When looking at transaction details, notice the “gas used” and “transaction fee” fields. These show how much work the transaction needed. Token transfers use more gas than simple transactions because they run smart contract code.
If a transaction involves many tokens or complex actions, look at the “logs” or “events” section. This part breaks down each step of the transaction. Each event shows what happened, like tokens moving or being created/destroyed.
Remember, blockchain verification checks three main things: the right token was sent, the correct amount was transferred, and the right addresses were involved. Take your time with each check. Blockchain transactions can’t be undone, so being accurate is more important than being fast.
Automating future transaction monitoring tasks
Checking every blockchain transaction by hand is slow. Automated alerts save you time and keep your digital assets safe. Most blockchain explorers have free tools that alert you to transactions on specific addresses.
To track your bitcoin or other crypto transactions automatically, make an account on your favorite explorer. You can use Etherscan, Blockchair, or Blockchain.com. These sites remember your alert settings without needing your private keys.

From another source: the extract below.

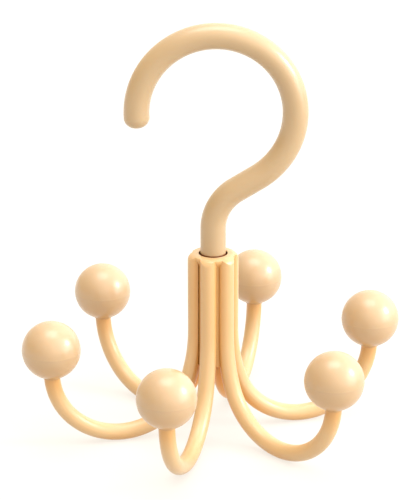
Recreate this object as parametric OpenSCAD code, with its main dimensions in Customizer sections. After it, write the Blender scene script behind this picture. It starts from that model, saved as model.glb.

Setting Alerts Via Explorer Accounts
First, sign up on your chosen explorer with an email. Look for “Watch List” or “Address Alert” in your dashboard. Then, add the wallet address you want to watch and pick how you want to be notified:
• Incoming transaction alerts
• Outgoing transaction alerts
• Balance changes above certain amounts
• Failed transaction warnings
Blockchain.com lets bitcoin users get SMS or email alerts. Ethereum users can use Etherscan’s “Watch Address” to track ERC-20 tokens. Both options update you without needing to check manually.
Keep in mind, public explorers show all activity on the network. For more privacy, use wallet apps with built-in alerts. They keep your monitoring private.
Set up alerts for your most-used address today. This simple step keeps you updated, even when you’re not online.